# Showing with a Haflinger



## PunksTank (Jul 8, 2012)

I would never pull a Haffy's mane! x.x I would probably braid it like this (just banding it in pairs):









The rest I don't know xD


----------



## Left Hand Percherons (Feb 1, 2011)

Some of that is going to depend where you are showing and who the judge is. If you are showing at a draft show, than show him like a draft. They are turned out the same as Percherons and Belgians. More common to see long manes so clean it up if it's raggy but leave as much length as you can. A white halter is always appropriate but it can make the head look chunky. Going down to 1 1/4" leather will help. You do see black trimmed with silver halters but make sure it is right for him. Mature horses are supposed to be shown with a chain. His mane should be loose or rolled with flower springs. Forelock braided. Hoofs black. Legs are slightly hairier (trim the long hairs down the back of the leg) but trim the coronet band (clippers going up against the grain) to make his hoof look bigger. Clipping is as extreme as Arabs. Every last hair has to go. (and oiled up) Tail down. When he's lined up next to a big Belgian gelding, he will look like a miniature version of him. You do not wear anything blingy. Color coordinated polos and pants are standard. Do not need a hat. Need a show stick.

If you are showing him in an open show under Quarter Horse judges and you want to place, show him like a quarter horse.
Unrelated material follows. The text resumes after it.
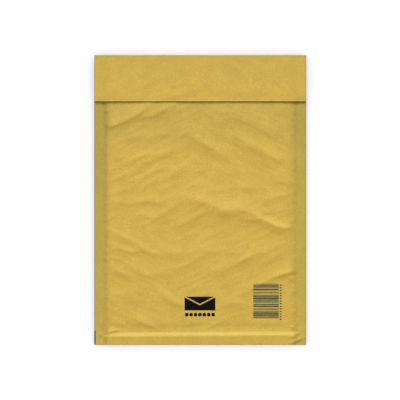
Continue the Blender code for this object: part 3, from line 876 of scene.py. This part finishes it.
@dataclass(frozen=True)
class ToneAndPaintedLight:
    """Where the seams' paper is pressed to a darker tone, and where shade and highlight are painted on the
    paper.

    A pair holds the value on the left half of the mailer, then the one on the right half.
    """

    jag: float = 1.2 * MM
    jag_size: float = 4.5 * MM
    jag_side: float = 9.0
    # The seams' darker pressed tone, and painted shade on the shoulders; both are painted lighter towards
    # the bottom fold.
    slope_reach: float = 0.95
    slope_level: Pair = (0.78, 0.70)
    slope_fade: Pair = (0.5, 0.56)
    seam_edge: float = 0.9 * MM
    seam_level: Pair = (1.0, 0.97)
    seam_fade: Pair = (0.25, 0.4)
    loose_top: float = -128.0 * MM
    loose_edge: float = 0.8 * MM
    loose_level: float = 0.45
    # Painted shade on the front below the flap, and on the flap, deeper towards its top fold.
    flap_shade_level: float = 0.45
    flap_shade_start: float = 14.0 * MM
    flap_shade_reach: float = 50.0 * MM
    flap_level: float = 0.12
    flap_rise: float = 0.3
    flap_reach: float = 40.0 * MM
    # Painted shade in the crease along each seam, on the seams and shoulders towards the flap, and along
    # the top fold.
    line_inset: float = 1.6 * MM
    line_width: float = 1.1 * MM
    line_level: float = 0.15
    line_jag: float = 0.3
    top_shade_level: Pair = (0.31, 0.2)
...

If you want to mess with their heads, show him like a draft. Square him up like a QH too.

Under saddle, stick with a more traditional QH turnout both ways. Long mane and tail for western. Control the mane at least for English.


----------



## GamingGrrl (Jan 16, 2013)

I would leave the mane long, un braided for western, running braid for english.
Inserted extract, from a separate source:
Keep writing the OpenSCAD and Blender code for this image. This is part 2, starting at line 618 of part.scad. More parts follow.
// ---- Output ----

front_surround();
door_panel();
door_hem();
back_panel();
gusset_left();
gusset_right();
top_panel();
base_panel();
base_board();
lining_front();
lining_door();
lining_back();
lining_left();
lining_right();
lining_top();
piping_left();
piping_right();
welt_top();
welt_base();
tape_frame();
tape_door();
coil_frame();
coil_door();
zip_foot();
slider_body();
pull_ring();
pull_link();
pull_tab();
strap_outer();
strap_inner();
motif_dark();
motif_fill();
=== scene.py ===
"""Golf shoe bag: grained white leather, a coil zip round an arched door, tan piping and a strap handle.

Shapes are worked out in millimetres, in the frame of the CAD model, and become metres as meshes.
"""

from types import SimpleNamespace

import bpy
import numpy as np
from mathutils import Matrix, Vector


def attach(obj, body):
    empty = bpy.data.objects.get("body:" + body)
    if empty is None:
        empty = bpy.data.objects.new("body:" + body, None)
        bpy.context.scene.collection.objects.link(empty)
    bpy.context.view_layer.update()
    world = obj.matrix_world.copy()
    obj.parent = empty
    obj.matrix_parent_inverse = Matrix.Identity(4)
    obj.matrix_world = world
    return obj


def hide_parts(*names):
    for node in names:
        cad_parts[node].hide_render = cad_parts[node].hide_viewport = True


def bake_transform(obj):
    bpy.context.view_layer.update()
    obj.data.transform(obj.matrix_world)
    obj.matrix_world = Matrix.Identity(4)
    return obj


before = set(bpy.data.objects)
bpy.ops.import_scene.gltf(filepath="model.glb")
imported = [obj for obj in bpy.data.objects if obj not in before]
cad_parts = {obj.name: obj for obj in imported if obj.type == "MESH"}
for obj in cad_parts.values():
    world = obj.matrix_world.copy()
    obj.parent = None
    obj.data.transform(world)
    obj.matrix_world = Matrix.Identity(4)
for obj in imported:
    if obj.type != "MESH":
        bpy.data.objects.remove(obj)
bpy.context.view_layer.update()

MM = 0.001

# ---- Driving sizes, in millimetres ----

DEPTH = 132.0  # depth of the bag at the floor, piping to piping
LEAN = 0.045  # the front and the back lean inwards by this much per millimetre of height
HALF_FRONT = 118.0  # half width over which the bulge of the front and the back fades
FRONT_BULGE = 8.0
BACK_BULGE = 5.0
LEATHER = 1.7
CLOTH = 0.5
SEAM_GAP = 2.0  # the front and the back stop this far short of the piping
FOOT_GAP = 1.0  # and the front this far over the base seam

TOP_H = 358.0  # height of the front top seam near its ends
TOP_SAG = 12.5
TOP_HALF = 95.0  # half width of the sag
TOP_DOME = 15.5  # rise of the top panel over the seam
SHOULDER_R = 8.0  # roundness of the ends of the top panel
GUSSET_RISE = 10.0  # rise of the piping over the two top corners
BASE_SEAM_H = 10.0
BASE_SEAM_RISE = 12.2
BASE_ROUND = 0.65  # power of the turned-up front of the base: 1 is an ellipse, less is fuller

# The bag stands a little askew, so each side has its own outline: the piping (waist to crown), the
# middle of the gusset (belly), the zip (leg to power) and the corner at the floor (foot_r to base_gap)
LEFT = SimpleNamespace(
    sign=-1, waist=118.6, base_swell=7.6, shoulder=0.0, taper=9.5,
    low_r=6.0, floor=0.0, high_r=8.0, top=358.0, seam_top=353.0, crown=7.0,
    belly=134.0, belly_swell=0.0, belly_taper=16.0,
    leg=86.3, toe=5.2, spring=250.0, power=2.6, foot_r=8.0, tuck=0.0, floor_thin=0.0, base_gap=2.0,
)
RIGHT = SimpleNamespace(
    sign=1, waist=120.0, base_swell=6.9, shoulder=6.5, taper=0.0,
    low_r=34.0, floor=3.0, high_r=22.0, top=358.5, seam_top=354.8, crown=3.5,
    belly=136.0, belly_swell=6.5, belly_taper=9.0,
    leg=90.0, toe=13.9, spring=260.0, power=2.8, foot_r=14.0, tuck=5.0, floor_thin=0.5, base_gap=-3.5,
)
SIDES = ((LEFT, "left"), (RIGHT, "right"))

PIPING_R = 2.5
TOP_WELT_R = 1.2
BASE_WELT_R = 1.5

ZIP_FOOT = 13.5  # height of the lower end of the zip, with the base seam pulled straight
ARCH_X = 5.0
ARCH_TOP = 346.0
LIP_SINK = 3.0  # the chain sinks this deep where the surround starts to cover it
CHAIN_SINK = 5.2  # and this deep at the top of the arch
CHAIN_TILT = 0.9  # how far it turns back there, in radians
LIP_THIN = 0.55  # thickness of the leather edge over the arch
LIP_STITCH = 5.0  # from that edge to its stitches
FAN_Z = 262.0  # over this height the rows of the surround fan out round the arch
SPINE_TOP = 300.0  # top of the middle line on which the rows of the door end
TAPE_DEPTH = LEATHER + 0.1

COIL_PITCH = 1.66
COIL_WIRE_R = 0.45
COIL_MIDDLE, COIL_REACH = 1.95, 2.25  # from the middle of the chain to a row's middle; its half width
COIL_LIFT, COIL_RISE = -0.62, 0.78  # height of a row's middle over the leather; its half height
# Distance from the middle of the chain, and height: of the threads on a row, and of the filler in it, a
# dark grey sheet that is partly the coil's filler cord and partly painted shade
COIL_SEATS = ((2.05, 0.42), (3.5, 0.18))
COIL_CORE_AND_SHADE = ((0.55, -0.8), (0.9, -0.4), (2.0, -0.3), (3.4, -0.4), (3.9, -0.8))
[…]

Black hoof polish on dark hooves, if the hooves are light then clear. 

I would personally show in a nice leather with or without silver accents.
_Posted via Mobile Device_


----------



## Yogiwick (Sep 30, 2013)

Left Hand Percherons said:


> Some of that is going to depend where you are showing and who the judge is. If you are showing at a draft show, than show him like a draft. They are turned out the same as Percherons and Belgians. More common to see long manes so clean it up if it's raggy but leave as much length as you can. A white halter is always appropriate but it can make the head look chunky. Going down to 1 1/4" leather will help. You do see black trimmed with silver halters but make sure it is right for him. Mature horses are supposed to be shown with a chain. His mane should be loose or rolled with flower springs. Forelock braided. Hoofs black. Legs are slightly hairier (trim the long hairs down the back of the leg) but trim the coronet band (clippers going up against the grain) to make his hoof look bigger. Clipping is as extreme as Arabs. Every last hair has to go. (and oiled up) Tail down. When he's lined up next to a big Belgian gelding, he will look like a miniature version of him. You do not wear anything blingy. Color coordinated polos and pants are standard. Do not need a hat. Need a show stick.
> 
> If you are showing him in an open show under Quarter Horse judges and you want to place, show him like a quarter horse. If you want to mess with their heads, show him like a draft. Square him up like a QH too.
> 
> Under saddle, stick with a more traditional QH turnout both ways. Long mane and tail for western. Control the mane at least for English.


I don't know any of the facts of this, but what an excellent detailed post!


----------



## Clava (Nov 9, 2010)

How interesting all the different ways of presenting them

(I'm kind of glad that life is simple in the UK, we just show to type whether ridden or not, so a pure bred would be au naturel (with tidying)).


----------



## Yogiwick (Sep 30, 2013)

Here in the US it's the class, the type of show, the horse, etc. lol.


----------



## Clava (Nov 9, 2010)

Yogiwick said:


> Here in the US it's the class, the type of show, the horse, etc. lol.


 
Yes, I'm learning that there is a huge variety to consider  Over here even in low level dressage classes the turnout (apart from colour of gloves) could be exactly the same as a showing class. I tend to do a running plait to help the judge see our movements but it is not a requirement or expected.


----------



## anndankev (Aug 9, 2010)

Left Hand Percherons said:


> ...His mane should be loose or rolled with flower springs. Forelock braided...


 
What/how is a mane rolled with flower springs?


----------



## Zexious (Aug 2, 2013)

I think an important missing factor here is what type of show you'll be attending. Are these just schooling shows? Open? Or?


----------



## Yogiwick (Sep 30, 2013)

I believe something like this:


----------



## anndankev (Aug 9, 2010)

OK, thanks. That one looks quite young to have stood still for long enough to do it up like that.


----------



## Yogiwick (Sep 30, 2013)

I know right? I think it's one of those things that takes 2+ hours to get right...until you know how to do it and then it takes 20 mins and looks perfect lol.


----------



## Cowgirls Boots (Apr 6, 2011)

I believe they will be open and a few schooling shows. He will be ridden western pleasure and English/jumping
_Posted via Mobile Device_


----------



## Zexious (Aug 2, 2013)

I can't speak for western pleasure, but a running braid would probably be appropriate for the English stuff.


----------



## Yogiwick (Sep 30, 2013)

If it's just a schooling show I wouldn't worry too much. I agree with the running braid. You could leave it loose for western pleasure probably.


----------



## Cruiser (Aug 28, 2011)

We banded manes from Western, French running braid for the mane, braided tails too, for English. 

The mane roll don't take long at all (five minutes?), once you know how to do it and have two people, one to weave, one to pull tight. Only did the mane roll for draft halter classes and in harness not under saddle because it pulls a lot. We had up to eight haflingers going to different classes so you got quick with changing braids for the classes.


----------



## Cowgirls Boots (Apr 6, 2011)

Thanks guys, also I was wondering that since I'm not showing at any serious levels, all I have is my western barrel saddle. It's only two years old so looks brand new and has some silver on it. It is a medium oil. Would I get away with using that and a nice blingy headstall? Also, since his hooves are dark should I use black hoof polish? I know my trainer uses clear on her haffies grey hooves.
_Posted via Mobile Device_


----------